Für Visa zum Zweck der Familienzusammenführung bestehen hohe Anforderungen. So müssen etwa Dokumente vorgelegt werden, die zum Teil in den Herkunftsländern in dieser Form schlicht nicht existieren. Viele Syrer*innen mit subsidiärem Schutzstatus in Deutschland warten seit Jahren darauf, ihre Kinder oder Ehepartner*innen nachholen zu können. Für sie ändert sich auch nach dem Beben kaum etwas.

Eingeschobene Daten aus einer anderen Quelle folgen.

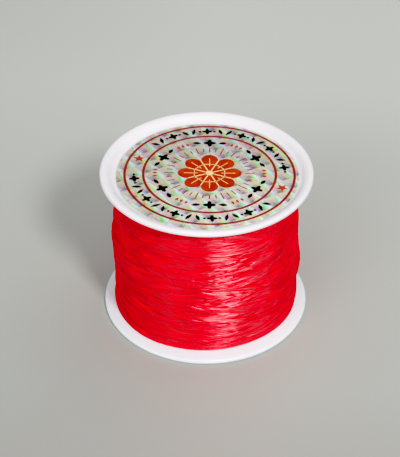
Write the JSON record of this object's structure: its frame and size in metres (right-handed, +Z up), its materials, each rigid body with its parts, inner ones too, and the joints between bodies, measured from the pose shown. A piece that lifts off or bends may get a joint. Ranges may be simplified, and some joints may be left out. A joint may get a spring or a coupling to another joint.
{
  "type": "spool of elastic cord",
  "caption": "Flanged plastic craft spool wound full with red elastic cord, with a round film label in the dish of its upper flange.",
  "frame": {"origin": "centre of the ring that the spool stands on, on its axis", "axes": "+Z up along the spool's axis towards the labelled flange, -Y towards the side seen in the picture, +X to the right"},
  "size_m": [0.048, 0.048, 0.0375],
  "materials": {
    "plastic": "white moulded plastic, soft gloss",
    "cord": "red elastic fibre, silky",
    "film": "metallised label film in small tilted tiles, printed"
  },
  "bodies": {
    "root": {"spool": "plastic", "winding": "cord", "label": "film"}
  },
  "joints": []
}
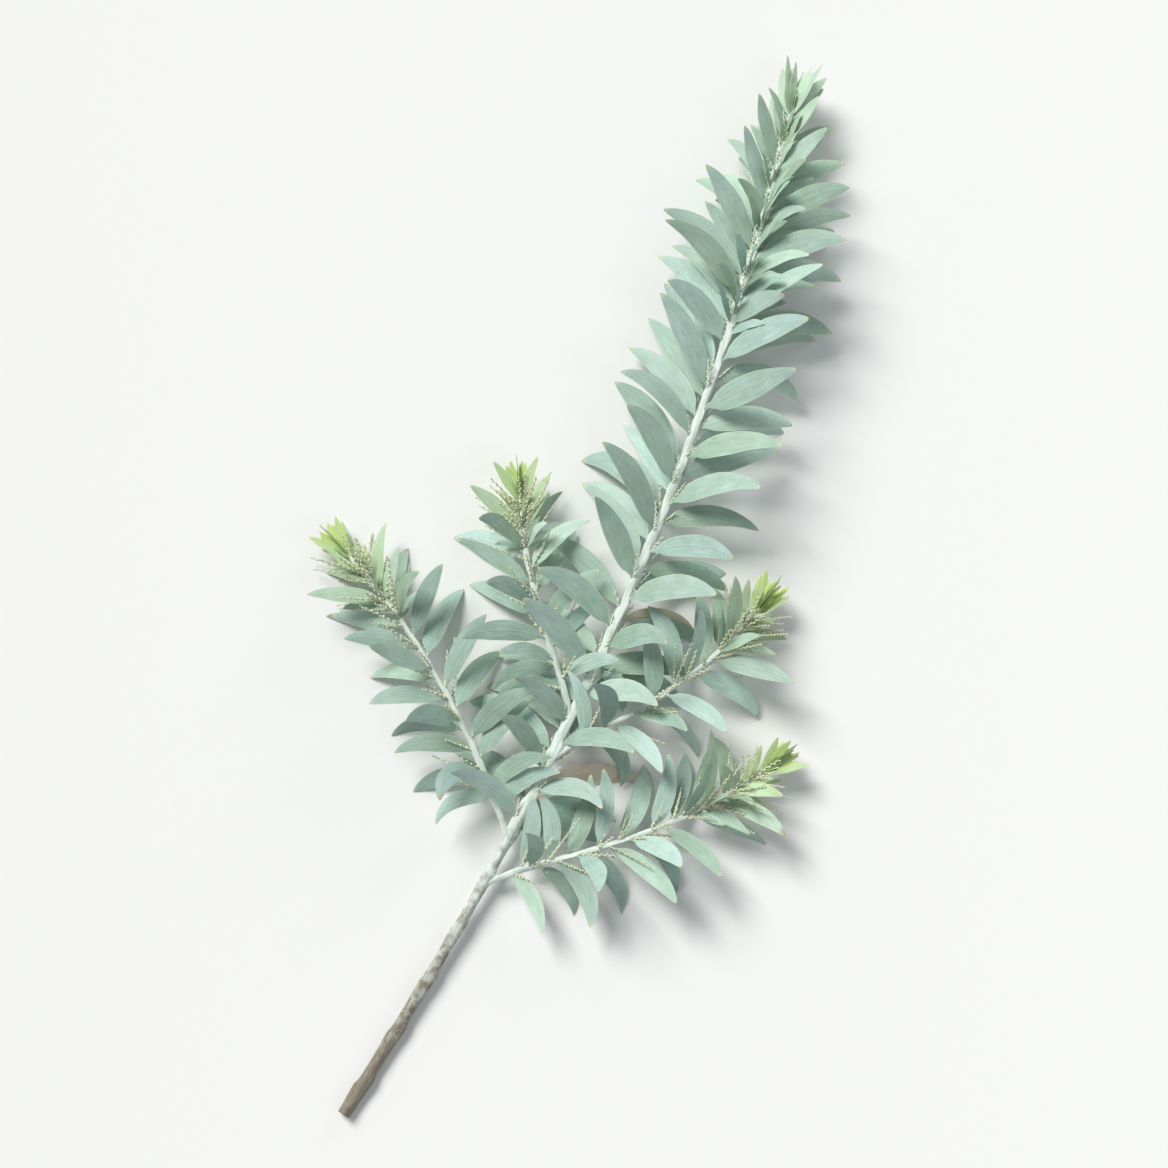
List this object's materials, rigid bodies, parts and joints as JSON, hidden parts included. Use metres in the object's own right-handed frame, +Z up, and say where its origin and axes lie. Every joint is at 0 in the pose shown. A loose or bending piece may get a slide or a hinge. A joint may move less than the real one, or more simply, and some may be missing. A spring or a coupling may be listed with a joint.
{
  "type": "acacia stem",
  "caption": "Cut stem of silver-leaved acacia lying on its side: a woody stalk with leafy side shoots, curved blue-grey leaves, yellow-green growing tips and sprays of small flower buds.",
  "frame": {"origin": "on the surface that the stem lies on, under the middle of its box", "axes": "+Y along the stem, from its cut end to its growing tip; +Z up; +X to the right when looking towards the tip"},
  "size_m": [0.3747, 0.7879, 0.0845],
  "materials": {
    "leafy_stem": "matt blue-grey leaves with a waxy bloom, on silvery ridged bark",
    "young_leaves": "soft yellow-green young leaves",
    "flower_buds": "pale cream-green unopened buds"
  },
  "bodies": {
    "root": {"main_stem": "leafy_stem", "side_shoot_1": "leafy_stem", "side_shoot_2": "leafy_stem", "side_shoot_3": "leafy_stem", "side_shoot_4": "leafy_stem", "main_tip": "young_leaves", "shoot_tip_1": "young_leaves", "shoot_tip_2": "young_leaves", "shoot_tip_3": "young_leaves", "shoot_tip_4": "young_leaves", "bud_raceme_01": "flower_buds", "bud_raceme_02": "flower_buds", "bud_raceme_03": "flower_buds", "bud_raceme_04": "flower_buds", "bud_raceme_05": "flower_buds", "bud_raceme_06": "flower_buds", "bud_raceme_07": "flower_buds", "bud_raceme_08": "flower_buds", "bud_raceme_09": "flower_buds", "bud_raceme_10": "flower_buds", "bud_raceme_11": "flower_buds", "bud_raceme_12": "flower_buds", "bud_raceme_13": "flower_buds", "bud_raceme_14": "flower_buds", "bud_raceme_15": "flower_buds", "bud_raceme_16": "flower_buds", "bud_raceme_17": "flower_buds", "bud_raceme_18": "flower_buds", "bud_raceme_19": "flower_buds", "bud_raceme_20": "flower_buds", "bud_raceme_21": "flower_buds", "bud_raceme_22": "flower_buds", "bud_raceme_23": "flower_buds", "bud_raceme_24": "flower_buds", "bud_raceme_25": "flower_buds", "bud_raceme_26": "flower_buds", "bud_raceme_27": "flower_buds", "bud_raceme_28": "flower_buds", "bud_raceme_29": "flower_buds", "bud_raceme_30": "flower_buds", "bud_raceme_31": "flower_buds", "bud_raceme_32": "flower_buds", "bud_raceme_33": "flower_buds", "bud_raceme_34": "flower_buds", "bud_raceme_35": "flower_buds", "bud_raceme_36": "flower_buds", "bud_raceme_37": "flower_buds", "bud_raceme_38": "flower_buds", "bud_raceme_39": "flower_buds", "bud_raceme_40": "flower_buds", "bud_raceme_41": "flower_buds", "bud_raceme_42": "flower_buds", "bud_raceme_43": "flower_buds", "bud_raceme_44": "flower_buds", "bud_raceme_45": "flower_buds", "bud_raceme_46": "flower_buds"}
  },
  "joints": []
}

Syrer*innen profitieren nicht von den Erleichterungen
Karim Alwasiti vom Flüchtlingsrat Niedersachsen kritisiert diese Ungleichbehandlung: »Sowohl syrische als auch türkische Staatsangehörige sind durch diese Jahrhundertkatastrophe in schwere Not geraten und brauchen unsere Unterstützung. Deshalb darf es nicht sein, dass die Bundesregierung die Einreisemöglichkeiten der vom Erdbeben betroffenen Personen von ihrer Staatsangehörigkeit abhängig macht und Syrer*innen zu Hilfsbedürftigen zweiter Klasse erklärt.«
Die minimalen Erleichterungen bei der Erteilung von Visa für die Familienzusammenführung, die das Auswärtige Amt für Syrer*innen verkündet hat, dürften praktisch kaum relevant sein. Zwar sollen zusätzlich die Kapazitäten in den Botschaften erhöht und so soll der Prozess der Antragsbearbeitung beschleunigt werden. Die Kontingentregelung aber, nach der nur eine gewisse Anzahl an Visa pro Monat für Angehörige von subsidiär schutzbedürftigen Menschen vergeben wird, bleibt bestehen. Da viele Syrer*innen in Deutschland eine Aufenthaltsgenehmigung als subsidiär Schutzbedürftige haben, bedeutet das letztlich, dass Menschen aus anderen Ländern nun noch länger warten müssen, bis sie wieder mit ihren Familien vereint sind. Deutschland zeigt sich hier also keinesfalls großzügig, sondern bevorzugt nur die Anträge von Syrer*innen gegenüber denen von Menschen aus anderen Ländern, die ebenfalls bereits seit Jahren auf ihre Angehörigen warten. Das Erdbeben macht einmal mehr deutlich: Vor der Natur sind alle gleich – vor der Visavergabestelle nicht.